In 2010, not long before he died, Steve Jobs declared “holy war with Google,” over mobile technology, in an internal email to Apple (AAPL) executives. Wertheim uses it in the book as an example of the motivational power of having a rival. It’s so powerful, in fact, that Jobs appeared to make a priority of establishing a clear rival. Whether it was Google, IBM or Microsoft, it didn’t matter, as long as there was a target at which to aim. The same is true of many dueling pairs of iconic American brands: Coca-Cola vs. Pepsi, Ford vs. GM, Visa vs. MasterCard, and McDonald’s vs. Burger King. Rivalries have an impact on the way a brand is perceived, but they can also change things internally. They can compel us “to work harder,” Wertheim writes, and can, “bring out the best in a workforce.”

Why we want underdogs to win

Another highlight of March Madness: the underdog upset. While it may be a fan favorite when a No. 1 seed gets toppled early on, Wertheim points out, “When we do our actual brackets and put our money where our mouth is, we over-bet the favorites. Same in finance, right, we say we love startups and upstarts, but we end up going with the blue chips.”

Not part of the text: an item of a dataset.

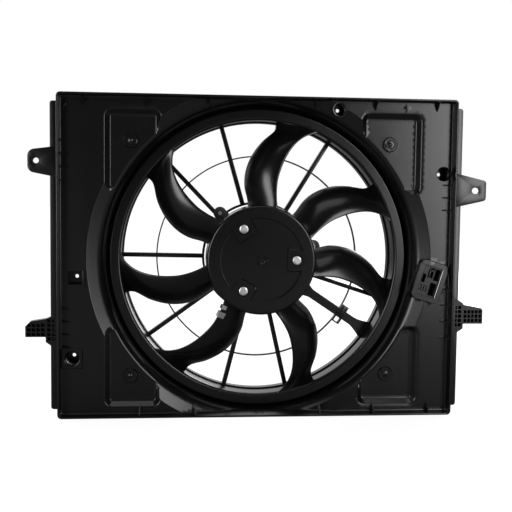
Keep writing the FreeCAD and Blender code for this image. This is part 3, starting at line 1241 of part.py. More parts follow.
clips = {}
for name, share, width, length in (("balance_clip_small", 0.075, 6, 7),
                                   ("balance_clip_large", 0.155, 9, 10)):
    clip = doc.addObject("Part::Feature", name)
    clip.Shape = balance_clip(share, width, length)
    clip.Placement = Placement(Vector(), Rotation(Vector(0, -1, 0), BLADE_ANGLES[4])) * clip.Placement
    clips[name] = clip

# Groups of like pieces share one sub-part each
hub_screws = fuse("hub_screws", hub_screw_parts)
stator_windings = fuse("stator_windings", coils)
cover_screws = fuse("cover_screws", cover_screw_parts)
motor_mount_screws = fuse("motor_mount_screws", mount_screw_parts)
mount_sleeves = fuse("mount_sleeves", sleeve_parts)

NODES = {
    "shroud": shroud,
    "rear_ribs": rear_ribs,
    "rim_top": rim["top"],
    "rim_bottom": rim["bottom"],
    "rim_left": rim["left"],
    "rim_right": rim["right"],
    "fan_collar": fan_collar,
    "stator_ring": stator_ring,
    "tab_sockets": tab_sockets,
    "mounting_ears": mounting_ears,
    "support_feet": support_feet,
    "motor_ring": motor_ring,
    "spokes": spokes,
    "wiring_spoke": wiring_spoke,
    "guard_ring": guard_ring,
    "connector_housing": connector_housing,
    "motor_housing": motor_housing,
    "motor_cover": motor_cover,
    "motor_socket": motor_socket,
    "breather_plug": breather_plug,
    "cover_gasket": cover_gasket,
    "circuit_board": circuit_board,
    "stator_core": stator_core,
    "stator_windings": stator_windings,
    "front_bearing": front_bearing,
    "rear_bearing": rear_bearing,
    "cover_screws": cover_screws,
    "motor_mount_screws": motor_mount_screws,
    "mount_sleeves": mount_sleeves,
    "fan_hub": fan_hub,
    "fan_blades": fan_blades,
    "fan_ring": fan_ring,
    "rotor_cup": rotor_cup,
    "rotor_magnets": rotor_magnets,
    "rotor_shaft": rotor_shaft,
    "retaining_ring": retaining_ring,
    "hub_screws": hub_screws,
    "balance_clip_small": clips["balance_clip_small"],
    "balance_clip_large": clips["balance_clip_large"],
}
doc.recompute()

# Every object and every sub-part is sound before anything is written
for item in doc.Objects:
    if "Invalid" in item.State or "Error" in item.State:
        raise RuntimeError("%s failed: %s" % (item.Name, item.State))
for name, item in NODES.items():
    item.Label = name
    if item.Shape.isNull() or not item.Shape.isValid() or not item.Shape.Solids:
        raise RuntimeError("%s has no sound solid" % name)
    print(name, len(item.Shape.Solids), "solids", round(item.Shape.Volume / 1000, 1), "cm3")
for name, item in NODES.items():
    item.Shape.exportStep("parts/%s.step" % name)
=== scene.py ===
import bmesh
import bpy
from math import ceil, cos, exp, hypot, pi, radians, sin, sqrt, tan
from mathutils import Matrix, Vector, geometry


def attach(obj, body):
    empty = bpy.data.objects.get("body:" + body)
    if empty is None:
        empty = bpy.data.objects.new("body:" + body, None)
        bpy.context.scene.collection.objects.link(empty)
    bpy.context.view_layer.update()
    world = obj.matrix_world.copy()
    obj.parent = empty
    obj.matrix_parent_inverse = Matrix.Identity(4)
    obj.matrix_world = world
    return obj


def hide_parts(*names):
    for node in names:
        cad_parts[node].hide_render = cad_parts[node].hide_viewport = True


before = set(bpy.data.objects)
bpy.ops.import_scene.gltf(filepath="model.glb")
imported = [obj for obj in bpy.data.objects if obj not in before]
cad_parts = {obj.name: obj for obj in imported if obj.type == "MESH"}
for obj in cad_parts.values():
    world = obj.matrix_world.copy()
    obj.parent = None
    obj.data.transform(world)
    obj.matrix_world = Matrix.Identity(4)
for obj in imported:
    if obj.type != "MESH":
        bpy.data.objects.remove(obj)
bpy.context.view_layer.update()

# Shroud moulding: rim, panel, bellmouth, fan collar and stator ring.
# One injection moulding in black glass-filled plastic. The four corners of the panel are sunk, the bellmouth
# falls into the collar round the fan, and the rim stands forward to seat against the radiator.
LEFT, RIGHT, LOW, TOP = -296.0, 288.0, -231.5, 239.0
MIDDLE_X, MIDDLE_Z = (LEFT + RIGHT) / 2, (LOW + TOP) / 2
HALF_X, HALF_Z = (RIGHT - LEFT) / 2, (TOP - LOW) / 2
PANEL, WALL, SUNK = 17.0, 2.5, 8.0
MOUTH, BORE, COLLAR = 255.5, 228.3, 230.8
ARCH, ARCH_DEPTH, FALL = 240.0, 17.0, 0.48
STEP_FRONT, STEP_REAR, STATOR_BORE, STATOR_REAR = 82.0, 85.0, 205.5, 96.0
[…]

Indeed, the underdog narrative has helped many companies grow—until they grow big enough that they can’t reasonably be called underdogs. Under Armour (UA), which Kevin Plank founded when he was still an undergraduate football player at the University of Maryland, benefitted from a scrappy, underdog brand image. It was the upstart that wanted to take on Nike (NKE). The 20-year-old company has since shed its underdog status: It has a $17 billion market cap and recently surpassed Adidas (ADDYY) for No. 2 in the U.S. sports apparel market.

Even computing giant HP still reminds consumers it began in a garage. Apple, too, enjoyed that narrative for years, though in 2014 cofounder Steve Wozniack corrected the public record and said it was in a bedroom, not a garage. Airbnb began as an idea in a coffee shop. Malcolm Gladwell wrote about the phenomenon in his book "David and Goliath."

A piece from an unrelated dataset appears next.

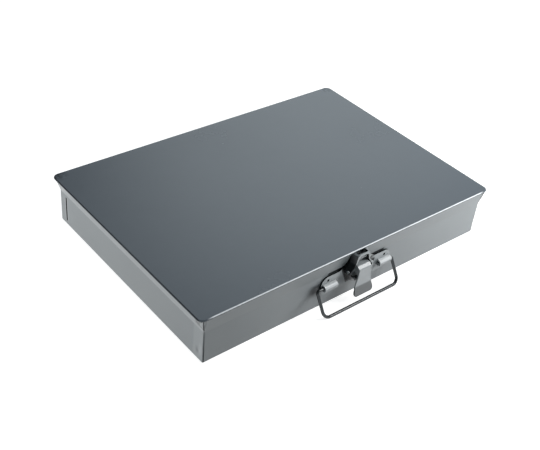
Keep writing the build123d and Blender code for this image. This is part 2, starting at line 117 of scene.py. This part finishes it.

In this year’s tournament, “the little guys” are teams like Austin Peay State University (a 16-seed), Weber State University (15), and Middle Tennessee State University (15). But will a love of underdogs be enough to make you pick them?

Why we go nuts for the T-shirt cannon

Another quirky business lesson Wertheim pulls from sports is the appeal of the T-shirt cannon. If you’ve ever been to a sports event in an indoor stadium, you’ve seen this machine. It isn’t always a cannon -- it can be a slingshot, or catapult, or sometimes the pump-up crew just tosses them by hand. Regardless of how the shirts are thrown, they’re usually cheap, branded with the name of a sponsor, might be the wrong size for you—and yet, people go to great physical lengths to catch one. Why?

“One is scarcity,” Wertheim says. “There are only 8 or 10 or 12 of these going out, if it’s scarce, it’s got to be valuable. And also, they are, of course, free.” The appeal of something free cannot be underestimated: whether it’s a crappy shirt you don’t even want once you get home, or a sample at a grocery store, or a free tote bag that comes with a new credit card.

The appeal of free stuff even has an effect on people rich enough not to worry about prices; it transcends wealth. In her 1992 memoir, the former tennis star Tracy Austin wrote about being asked to play at a tournament in Japan and not wanting to go, no matter how much they kept offering her as a fee—then, when they offered to fly her family out for free, she consented.

The T-shirt cannon “is a great promotion,” Wertheim says. “It leads to fans elbowing out grandma for a shirt that doesn’t even fit them.”

The Ikea effect

Finally, the most fun lesson Wertheim tells in the book involves the New York Mets… and the Swedish furniture brand Ikea.

“Ikea had stumped business analysts for a long time,” he says. “It was maddening putting this furniture together. You had to do all the work, you were sure they had short-changed you a dowel… and yet, people love this company. And what a group of business school students realized is the cost of that effort, you had struggled so much to build that desk… in the end, when you have the challenge and struggle, it distorts your value of things.”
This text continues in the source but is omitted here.